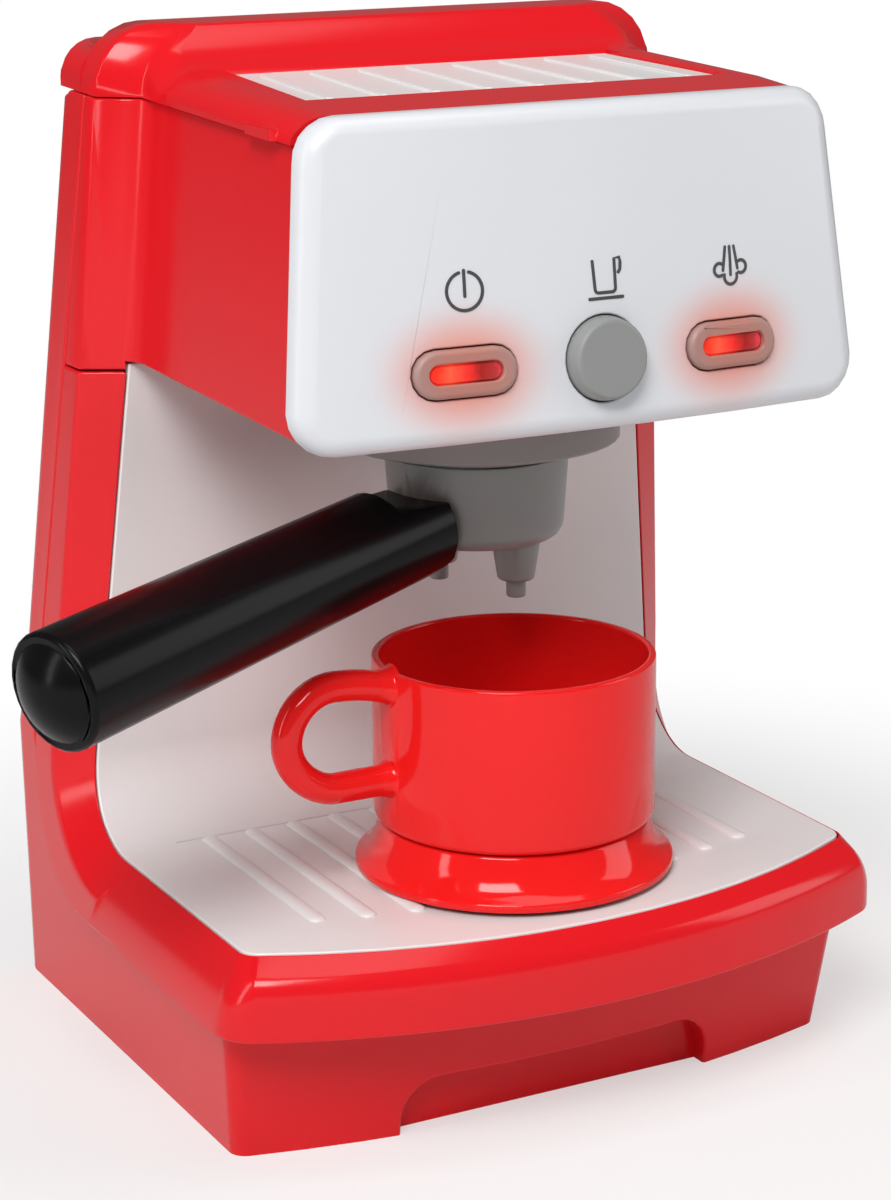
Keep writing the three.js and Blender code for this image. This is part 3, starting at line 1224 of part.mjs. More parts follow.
function makeBoard() {
  const back = BOARD_SETBACK + BOARD_THICK;
  const plate = block(-BOARD_HALF, BOARD_HALF, BOARD_SETBACK, back, BOARD_LOW, BOARD_HIGH);
  const holes = boardCorners.map(([x, height]) => {
    const hole = rod(SCREW_RADIUS + GAP, -BOARD_SETBACK - OVERRUN, OVERRUN - BOARD_SETBACK, 12);
    return solid(facingFront(hole, x, height));
  });
  return cut(solid(plate), ...holes);
}

function boardScrew(x, height) {
  const headLow = -BOARD_SETBACK - BOARD_THICK - GAP - SCREW_HEAD_HEIGHT;
  const tip = BOARD_SCREW_LENGTH - BOARD_SETBACK - BOARD_THICK - 2 * GAP;
  return solid(facingFront(screwForm(headLow, SCREW_HEAD_HEIGHT, tip), x, height));
}

// The back of a button's lip, which clears the panel's bowed inner face
function lipBack(depth) {
  const sag = PANEL_BULGE * ((OBLONG_HALF + BUTTON_LIP) / panelHalf(BUTTON_ROW)) ** 2;
  return depth - WALL - sag - GAP - BUTTON_LIP_THICK;
}

function makeOblongButton() {
  const face = sideDepth + OBLONG_PROUD;
  const lip = lipBack(sideDepth);
  const outer = [0, OBLONG_CHAMFER].map((inset, i) => {
    const depth = i === 0 ? face - OBLONG_CHAMFER : face;
    const outline = stadium(OBLONG_HALF - inset, OBLONG_RADIUS - inset);
    return outline.map(([x, z]) => new THREE.Vector3(x, -depth, z));
  });
  const base = stadium(OBLONG_HALF, OBLONG_RADIUS).map(([x, z]) => new THREE.Vector3(x, -lip, z));
  const inner = stadium(OBLONG_HALF - BUTTON_SKIN, OBLONG_RADIUS - BUTTON_SKIN);
  const lipOutline = stadium(OBLONG_HALF + BUTTON_LIP, OBLONG_RADIUS + BUTTON_LIP);
  return cut(
    join(
      solid(loft([base, ...outer])),
      solid(forward(lipOutline, lip, lip + BUTTON_LIP_THICK)),
    ),
    solid(forward(inner, lip - OVERRUN, face - BUTTON_SKIN)),
    solid(forward(stadium(LENS_HALF + GAP, LENS_RADIUS + GAP), lip, face + OVERRUN)),
  );
}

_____

◆ **What is needed**:
Restate the data above word for word, please.

◆ **Response**:
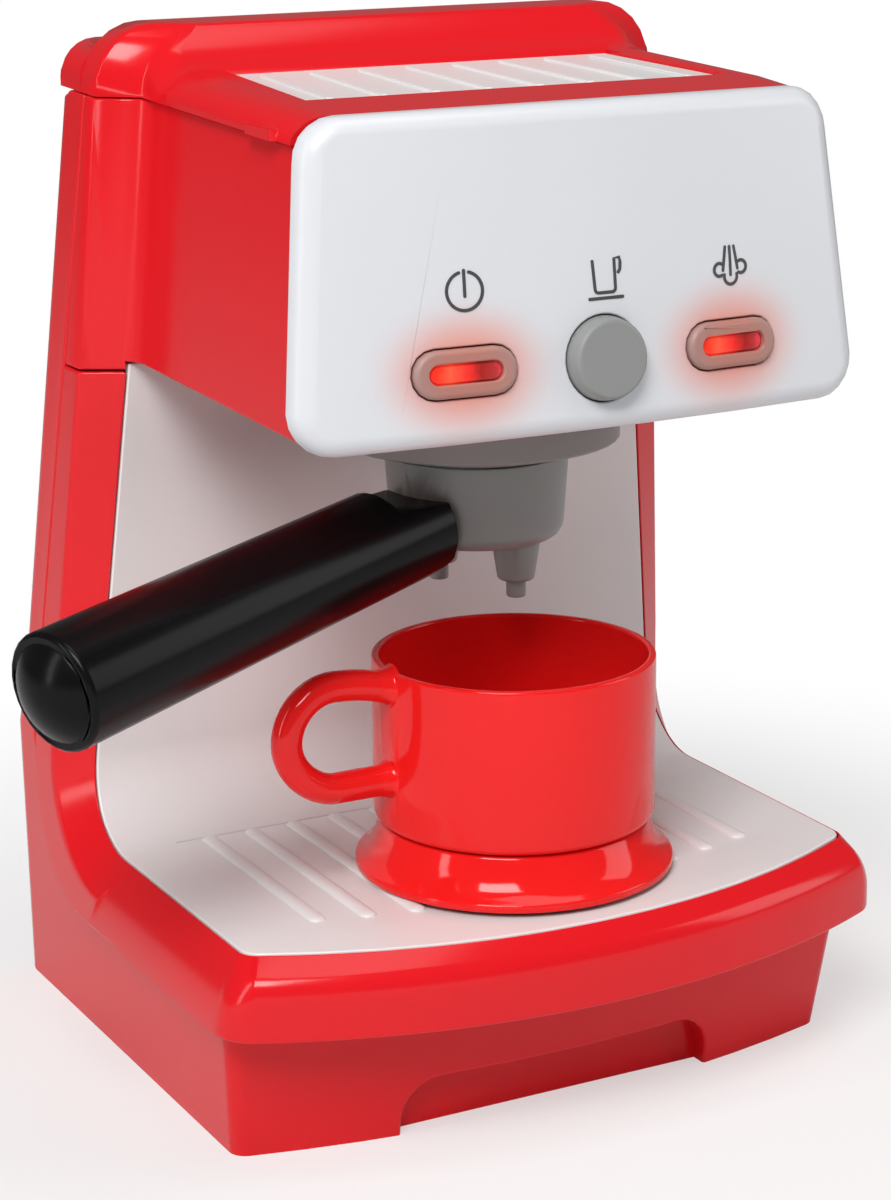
Keep writing the three.js and Blender code for this image. This is part 3, starting at line 1224 of part.mjs. More parts follow.
function makeBoard() {
  const back = BOARD_SETBACK + BOARD_THICK;
  const plate = block(-BOARD_HALF, BOARD_HALF, BOARD_SETBACK, back, BOARD_LOW, BOARD_HIGH);
  const holes = boardCorners.map(([x, height]) => {
    const hole = rod(SCREW_RADIUS + GAP, -BOARD_SETBACK - OVERRUN, OVERRUN - BOARD_SETBACK, 12);
    return solid(facingFront(hole, x, height));
  });
  return cut(solid(plate), ...holes);
}

function boardScrew(x, height) {
  const headLow = -BOARD_SETBACK - BOARD_THICK - GAP - SCREW_HEAD_HEIGHT;
  const tip = BOARD_SCREW_LENGTH - BOARD_SETBACK - BOARD_THICK - 2 * GAP;
  return solid(facingFront(screwForm(headLow, SCREW_HEAD_HEIGHT, tip), x, height));
}

// The back of a button's lip, which clears the panel's bowed inner face
function lipBack(depth) {
  const sag = PANEL_BULGE * ((OBLONG_HALF + BUTTON_LIP) / panelHalf(BUTTON_ROW)) ** 2;
  return depth - WALL - sag - GAP - BUTTON_LIP_THICK;
}

function makeOblongButton() {
  const face = sideDepth + OBLONG_PROUD;
  const lip = lipBack(sideDepth);
  const outer = [0, OBLONG_CHAMFER].map((inset, i) => {
    const depth = i === 0 ? face - OBLONG_CHAMFER : face;
    const outline = stadium(OBLONG_HALF - inset, OBLONG_RADIUS - inset);
    return outline.map(([x, z]) => new THREE.Vector3(x, -depth, z));
  });
  const base = stadium(OBLONG_HALF, OBLONG_RADIUS).map(([x, z]) => new THREE.Vector3(x, -lip, z));
  const inner = stadium(OBLONG_HALF - BUTTON_SKIN, OBLONG_RADIUS - BUTTON_SKIN);
  const lipOutline = stadium(OBLONG_HALF + BUTTON_LIP, OBLONG_RADIUS + BUTTON_LIP);
  return cut(
    join(
      solid(loft([base, ...outer])),
      solid(forward(lipOutline, lip, lip + BUTTON_LIP_THICK)),
    ),
    solid(forward(inner, lip - OVERRUN, face - BUTTON_SKIN)),
    solid(forward(stadium(LENS_HALF + GAP, LENS_RADIUS + GAP), lip, face + OVERRUN)),
  );
}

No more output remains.